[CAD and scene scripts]
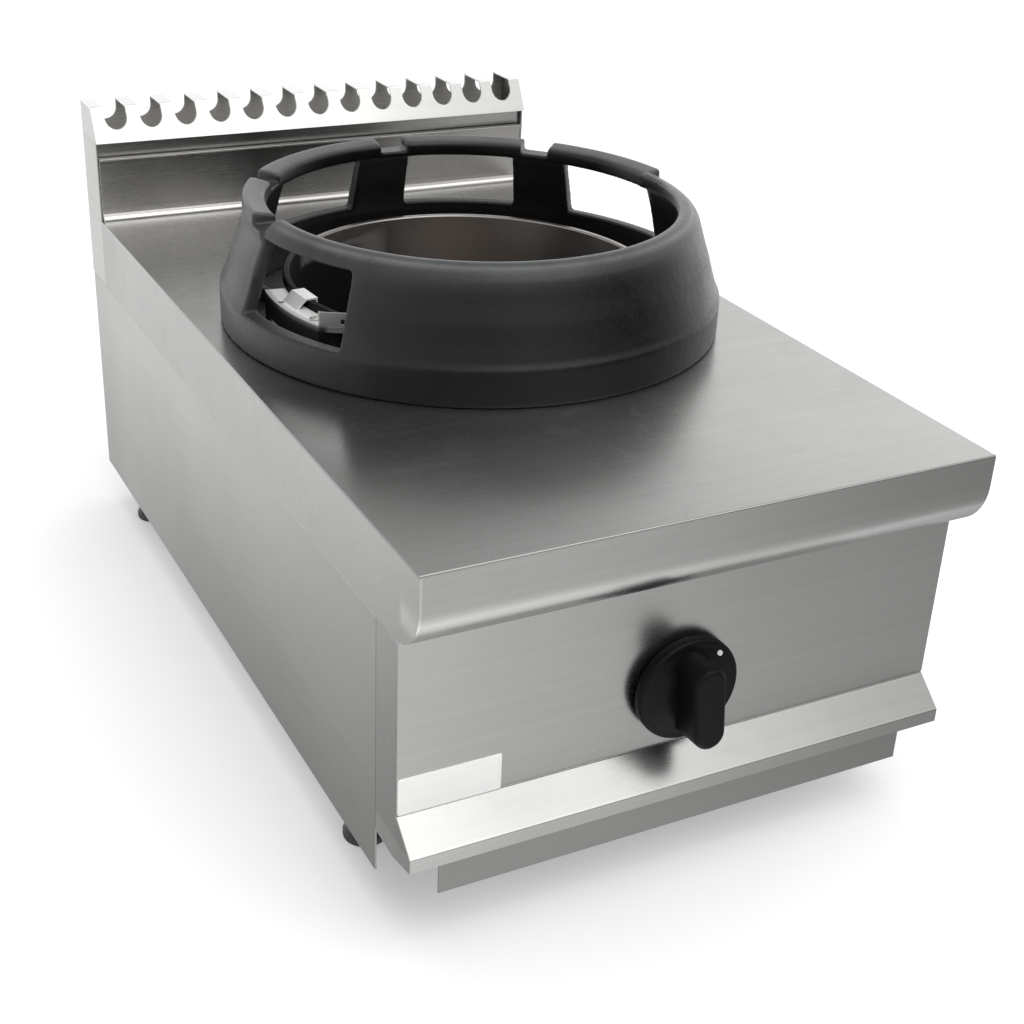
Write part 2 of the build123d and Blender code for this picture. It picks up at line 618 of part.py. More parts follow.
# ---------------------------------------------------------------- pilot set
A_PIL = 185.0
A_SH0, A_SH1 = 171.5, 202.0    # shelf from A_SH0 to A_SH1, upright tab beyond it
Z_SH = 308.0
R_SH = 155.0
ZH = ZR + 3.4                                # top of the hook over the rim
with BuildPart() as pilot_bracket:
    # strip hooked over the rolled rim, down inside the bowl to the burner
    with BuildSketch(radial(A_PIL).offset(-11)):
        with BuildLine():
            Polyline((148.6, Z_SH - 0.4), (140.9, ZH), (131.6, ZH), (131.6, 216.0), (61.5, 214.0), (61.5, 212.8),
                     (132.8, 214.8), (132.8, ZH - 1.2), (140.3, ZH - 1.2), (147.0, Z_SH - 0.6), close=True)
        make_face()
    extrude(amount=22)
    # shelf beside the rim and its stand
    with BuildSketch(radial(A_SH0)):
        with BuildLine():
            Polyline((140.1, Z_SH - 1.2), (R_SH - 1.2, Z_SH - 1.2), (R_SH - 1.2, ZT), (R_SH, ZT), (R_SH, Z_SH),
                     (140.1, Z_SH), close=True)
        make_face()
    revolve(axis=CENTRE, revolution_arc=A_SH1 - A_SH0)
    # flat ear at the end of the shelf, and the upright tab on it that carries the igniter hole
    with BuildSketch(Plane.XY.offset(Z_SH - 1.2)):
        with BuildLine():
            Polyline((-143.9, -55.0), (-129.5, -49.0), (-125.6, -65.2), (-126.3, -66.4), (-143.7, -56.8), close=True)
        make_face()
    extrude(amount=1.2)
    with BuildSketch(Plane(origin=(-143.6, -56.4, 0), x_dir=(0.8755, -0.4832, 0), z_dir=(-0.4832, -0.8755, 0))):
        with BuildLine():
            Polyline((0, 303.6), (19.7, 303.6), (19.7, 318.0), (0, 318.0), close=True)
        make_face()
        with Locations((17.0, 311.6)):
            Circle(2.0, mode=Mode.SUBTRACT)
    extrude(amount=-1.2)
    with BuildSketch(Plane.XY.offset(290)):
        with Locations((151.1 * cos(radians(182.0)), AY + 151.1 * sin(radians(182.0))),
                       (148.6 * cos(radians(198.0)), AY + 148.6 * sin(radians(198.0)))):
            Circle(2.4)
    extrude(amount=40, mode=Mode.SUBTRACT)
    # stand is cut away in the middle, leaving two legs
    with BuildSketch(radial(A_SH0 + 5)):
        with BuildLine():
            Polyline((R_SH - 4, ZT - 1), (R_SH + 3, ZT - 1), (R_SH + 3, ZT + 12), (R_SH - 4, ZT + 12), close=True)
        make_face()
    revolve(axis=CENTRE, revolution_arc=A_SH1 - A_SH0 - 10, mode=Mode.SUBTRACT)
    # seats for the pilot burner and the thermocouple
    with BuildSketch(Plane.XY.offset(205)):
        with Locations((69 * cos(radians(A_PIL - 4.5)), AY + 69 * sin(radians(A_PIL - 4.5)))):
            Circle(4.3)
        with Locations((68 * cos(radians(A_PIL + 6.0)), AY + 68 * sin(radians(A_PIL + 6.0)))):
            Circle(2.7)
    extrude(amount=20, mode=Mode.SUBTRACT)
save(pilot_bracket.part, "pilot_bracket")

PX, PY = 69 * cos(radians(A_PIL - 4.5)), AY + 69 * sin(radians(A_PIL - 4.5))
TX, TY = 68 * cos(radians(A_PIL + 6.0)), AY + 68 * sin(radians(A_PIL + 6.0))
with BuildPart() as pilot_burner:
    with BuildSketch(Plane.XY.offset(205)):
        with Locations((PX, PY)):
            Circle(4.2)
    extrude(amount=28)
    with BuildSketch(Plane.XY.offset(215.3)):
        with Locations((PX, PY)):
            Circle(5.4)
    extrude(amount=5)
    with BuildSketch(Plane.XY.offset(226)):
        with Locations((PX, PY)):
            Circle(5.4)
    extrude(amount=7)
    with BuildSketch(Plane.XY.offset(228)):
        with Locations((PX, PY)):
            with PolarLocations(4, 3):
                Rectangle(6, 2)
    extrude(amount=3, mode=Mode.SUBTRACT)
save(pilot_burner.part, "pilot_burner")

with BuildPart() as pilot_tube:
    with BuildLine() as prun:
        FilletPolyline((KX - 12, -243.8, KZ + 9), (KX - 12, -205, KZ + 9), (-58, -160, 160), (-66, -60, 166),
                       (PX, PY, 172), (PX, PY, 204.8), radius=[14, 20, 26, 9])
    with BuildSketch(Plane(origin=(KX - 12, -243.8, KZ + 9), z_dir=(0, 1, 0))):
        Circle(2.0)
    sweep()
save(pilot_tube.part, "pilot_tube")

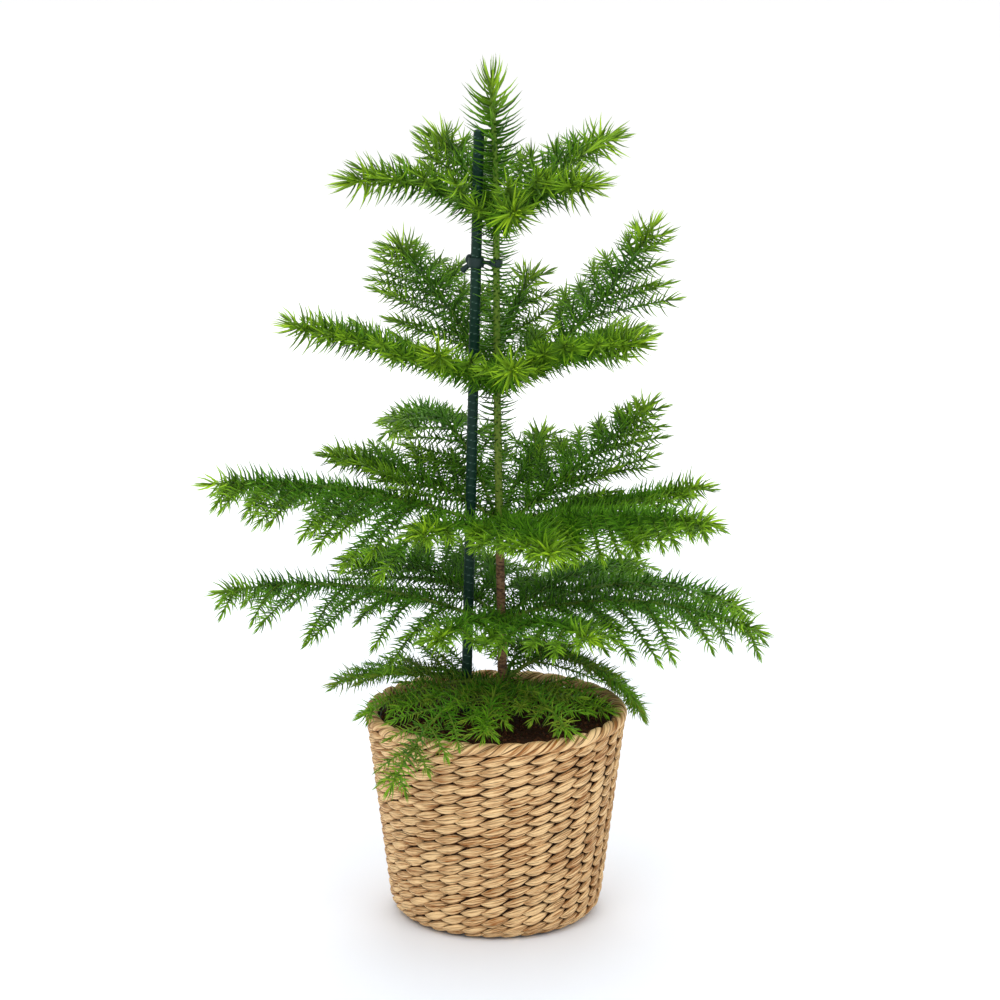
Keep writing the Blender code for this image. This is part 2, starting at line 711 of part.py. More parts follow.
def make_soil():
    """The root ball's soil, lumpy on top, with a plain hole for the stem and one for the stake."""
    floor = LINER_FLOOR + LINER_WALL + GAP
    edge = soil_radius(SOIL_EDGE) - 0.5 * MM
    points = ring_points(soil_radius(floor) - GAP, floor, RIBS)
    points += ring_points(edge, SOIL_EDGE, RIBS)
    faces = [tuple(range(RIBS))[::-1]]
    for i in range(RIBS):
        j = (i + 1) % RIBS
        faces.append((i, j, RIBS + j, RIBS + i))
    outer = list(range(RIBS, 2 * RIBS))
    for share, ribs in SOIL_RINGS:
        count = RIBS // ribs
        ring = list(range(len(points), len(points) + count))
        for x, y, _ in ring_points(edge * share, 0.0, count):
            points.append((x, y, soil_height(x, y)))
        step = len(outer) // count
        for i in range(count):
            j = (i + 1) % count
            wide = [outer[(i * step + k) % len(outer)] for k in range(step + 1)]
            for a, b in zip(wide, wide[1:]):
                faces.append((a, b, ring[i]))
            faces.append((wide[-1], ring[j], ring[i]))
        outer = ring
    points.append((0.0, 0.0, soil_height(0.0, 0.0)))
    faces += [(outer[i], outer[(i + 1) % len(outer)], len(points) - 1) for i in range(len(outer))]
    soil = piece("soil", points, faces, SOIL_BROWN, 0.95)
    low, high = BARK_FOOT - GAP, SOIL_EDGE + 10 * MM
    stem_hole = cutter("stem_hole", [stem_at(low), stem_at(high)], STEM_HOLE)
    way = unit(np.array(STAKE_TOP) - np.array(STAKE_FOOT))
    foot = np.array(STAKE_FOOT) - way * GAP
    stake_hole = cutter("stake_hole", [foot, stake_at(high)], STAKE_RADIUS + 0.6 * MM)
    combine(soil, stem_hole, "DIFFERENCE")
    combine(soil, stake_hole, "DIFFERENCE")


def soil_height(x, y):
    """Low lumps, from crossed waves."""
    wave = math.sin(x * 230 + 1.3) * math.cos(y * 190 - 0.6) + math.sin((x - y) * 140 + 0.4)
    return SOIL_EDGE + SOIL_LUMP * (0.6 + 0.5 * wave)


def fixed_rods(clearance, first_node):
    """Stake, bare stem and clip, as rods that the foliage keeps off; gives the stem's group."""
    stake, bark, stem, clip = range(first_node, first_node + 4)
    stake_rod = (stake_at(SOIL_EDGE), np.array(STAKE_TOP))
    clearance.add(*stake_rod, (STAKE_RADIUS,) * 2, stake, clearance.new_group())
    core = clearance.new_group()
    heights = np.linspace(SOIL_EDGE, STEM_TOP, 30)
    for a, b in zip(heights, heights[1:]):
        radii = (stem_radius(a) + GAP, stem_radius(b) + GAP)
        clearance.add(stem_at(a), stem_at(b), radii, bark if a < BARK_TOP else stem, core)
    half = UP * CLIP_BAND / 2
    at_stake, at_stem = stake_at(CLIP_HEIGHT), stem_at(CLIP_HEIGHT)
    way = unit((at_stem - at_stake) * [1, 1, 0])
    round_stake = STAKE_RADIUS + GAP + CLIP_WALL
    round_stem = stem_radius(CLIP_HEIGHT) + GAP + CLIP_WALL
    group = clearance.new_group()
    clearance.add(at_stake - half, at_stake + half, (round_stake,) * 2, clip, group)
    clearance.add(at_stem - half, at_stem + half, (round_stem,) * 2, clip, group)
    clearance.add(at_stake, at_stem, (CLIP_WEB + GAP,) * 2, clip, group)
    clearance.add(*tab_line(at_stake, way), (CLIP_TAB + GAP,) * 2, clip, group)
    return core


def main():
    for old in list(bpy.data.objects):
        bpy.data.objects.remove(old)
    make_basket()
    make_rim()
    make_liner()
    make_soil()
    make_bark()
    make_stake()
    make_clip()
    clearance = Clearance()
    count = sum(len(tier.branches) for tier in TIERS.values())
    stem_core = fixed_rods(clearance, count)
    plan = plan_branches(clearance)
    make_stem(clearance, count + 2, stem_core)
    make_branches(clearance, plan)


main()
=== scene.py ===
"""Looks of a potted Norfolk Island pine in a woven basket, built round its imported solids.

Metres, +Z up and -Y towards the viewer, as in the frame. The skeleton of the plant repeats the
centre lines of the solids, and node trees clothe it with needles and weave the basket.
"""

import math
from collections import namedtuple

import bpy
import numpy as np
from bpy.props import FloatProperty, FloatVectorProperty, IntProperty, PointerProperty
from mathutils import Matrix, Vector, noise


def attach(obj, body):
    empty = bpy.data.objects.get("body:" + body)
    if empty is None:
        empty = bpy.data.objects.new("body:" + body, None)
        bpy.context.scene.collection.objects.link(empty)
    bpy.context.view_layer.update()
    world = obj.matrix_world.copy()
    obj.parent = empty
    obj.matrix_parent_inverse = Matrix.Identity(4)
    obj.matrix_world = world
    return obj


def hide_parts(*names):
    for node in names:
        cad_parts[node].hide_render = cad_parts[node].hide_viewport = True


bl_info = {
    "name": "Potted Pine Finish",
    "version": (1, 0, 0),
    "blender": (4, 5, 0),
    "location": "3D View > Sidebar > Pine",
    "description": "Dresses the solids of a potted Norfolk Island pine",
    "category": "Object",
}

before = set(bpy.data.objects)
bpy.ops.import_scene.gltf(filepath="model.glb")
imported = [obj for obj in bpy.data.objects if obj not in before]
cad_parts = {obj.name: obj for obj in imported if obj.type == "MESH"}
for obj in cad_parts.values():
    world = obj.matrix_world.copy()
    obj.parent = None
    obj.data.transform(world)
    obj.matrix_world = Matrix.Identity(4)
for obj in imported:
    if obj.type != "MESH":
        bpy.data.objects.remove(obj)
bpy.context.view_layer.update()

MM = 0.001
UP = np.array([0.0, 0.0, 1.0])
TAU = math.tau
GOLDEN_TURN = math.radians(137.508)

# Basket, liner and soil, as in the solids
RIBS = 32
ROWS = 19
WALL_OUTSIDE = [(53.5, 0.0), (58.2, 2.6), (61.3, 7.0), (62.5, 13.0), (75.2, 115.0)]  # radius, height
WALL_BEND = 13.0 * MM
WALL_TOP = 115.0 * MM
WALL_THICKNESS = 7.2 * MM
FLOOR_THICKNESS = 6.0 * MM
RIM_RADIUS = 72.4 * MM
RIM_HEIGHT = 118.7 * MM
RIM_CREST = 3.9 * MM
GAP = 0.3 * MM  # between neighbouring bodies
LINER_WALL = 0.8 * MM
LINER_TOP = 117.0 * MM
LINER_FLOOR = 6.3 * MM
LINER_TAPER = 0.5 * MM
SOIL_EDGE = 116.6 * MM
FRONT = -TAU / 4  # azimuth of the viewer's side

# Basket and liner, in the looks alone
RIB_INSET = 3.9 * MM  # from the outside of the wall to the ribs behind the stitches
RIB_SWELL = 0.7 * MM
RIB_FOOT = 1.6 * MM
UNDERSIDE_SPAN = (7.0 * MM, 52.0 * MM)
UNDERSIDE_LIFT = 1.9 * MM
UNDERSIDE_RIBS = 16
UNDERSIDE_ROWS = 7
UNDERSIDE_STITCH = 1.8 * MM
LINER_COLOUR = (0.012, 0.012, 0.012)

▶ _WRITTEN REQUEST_
Retype verbatim the lines that run from the line containing "plan = plan_branches(clearance)" to the line containing "for node in", both inclusive, and no others.

▶ _CORRECT OUTPUT_
    plan = plan_branches(clearance)
    make_stem(clearance, count + 2, stem_core)
    make_branches(clearance, plan)


main()
=== scene.py ===
"""Looks of a potted Norfolk Island pine in a woven basket, built round its imported solids.

Metres, +Z up and -Y towards the viewer, as in the frame. The skeleton of the plant repeats the
centre lines of the solids, and node trees clothe it with needles and weave the basket.
"""

import math
from collections import namedtuple

import bpy
import numpy as np
from bpy.props import FloatProperty, FloatVectorProperty, IntProperty, PointerProperty
from mathutils import Matrix, Vector, noise


def attach(obj, body):
    empty = bpy.data.objects.get("body:" + body)
    if empty is None:
        empty = bpy.data.objects.new("body:" + body, None)
        bpy.context.scene.collection.objects.link(empty)
    bpy.context.view_layer.update()
    world = obj.matrix_world.copy()
    obj.parent = empty
    obj.matrix_parent_inverse = Matrix.Identity(4)
    obj.matrix_world = world
    return obj


def hide_parts(*names):
    for node in names:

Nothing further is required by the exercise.